The solution of the unemployment problem lies not in the manufacture of money, but in the regulation of complementary production.  The causes of unemployment and the methods by which it may be kept at a minimum were stated with much clarity of thought by Major Ewart Scott Grogan, D.S.O., in that rather forbidding abstraction entitled “The Economic Calculus.”

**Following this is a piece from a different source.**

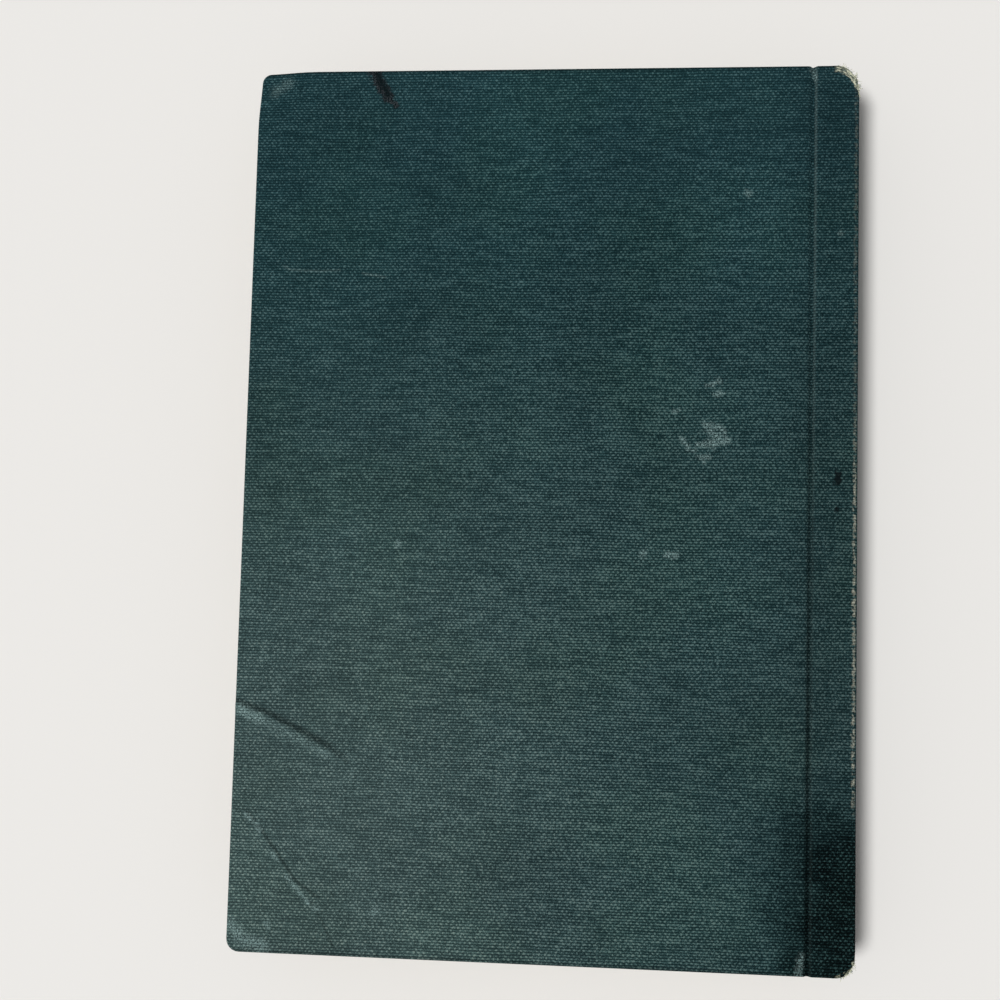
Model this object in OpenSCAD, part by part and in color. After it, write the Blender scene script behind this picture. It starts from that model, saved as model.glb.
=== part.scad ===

The causes of unemployment are many and various.  Major Grogan divided them into three classes :  epidemic, endemic, and sporadic.  A plague of caterpillars in an agricultural county will produce unemployment ;  or a late frost ;  or a rush of farm hands to a goldfield.  A little reasoning will reveal the connexion at once.  Let us suppose that Argentina has planted seed to produce 2,000,000 quarters of wheat and that, owing to a visit of some destructive parasite, the whole of the wheat is destroyed.  The Argentine farmers, instead of sending wheat to this country and taking agricultural machinery, motors, clothes, and champagne in payment, go without.  The makers of these goods are therefore thrown out of employment.  If Mr. Kitson wishes to avoid unemployment he must arrange that there shall be no frosts, no parasites, no storms, no change of habits, no strikes, no deviation from wants, a readiness to consume all that is produced whether it is wanted or not ;  no wars, no civil commotions, no inventions that shall lessen work, no enterprise, no ambition, and no idling on anyone’s part.  All these and many other things are necessary to ensure a perfect automatic exchange of all products produced.  But he may tinker until Doomsday with the financial machinery, and all he will achieve is great disaster and great discontent throughout the length and breadth of the land.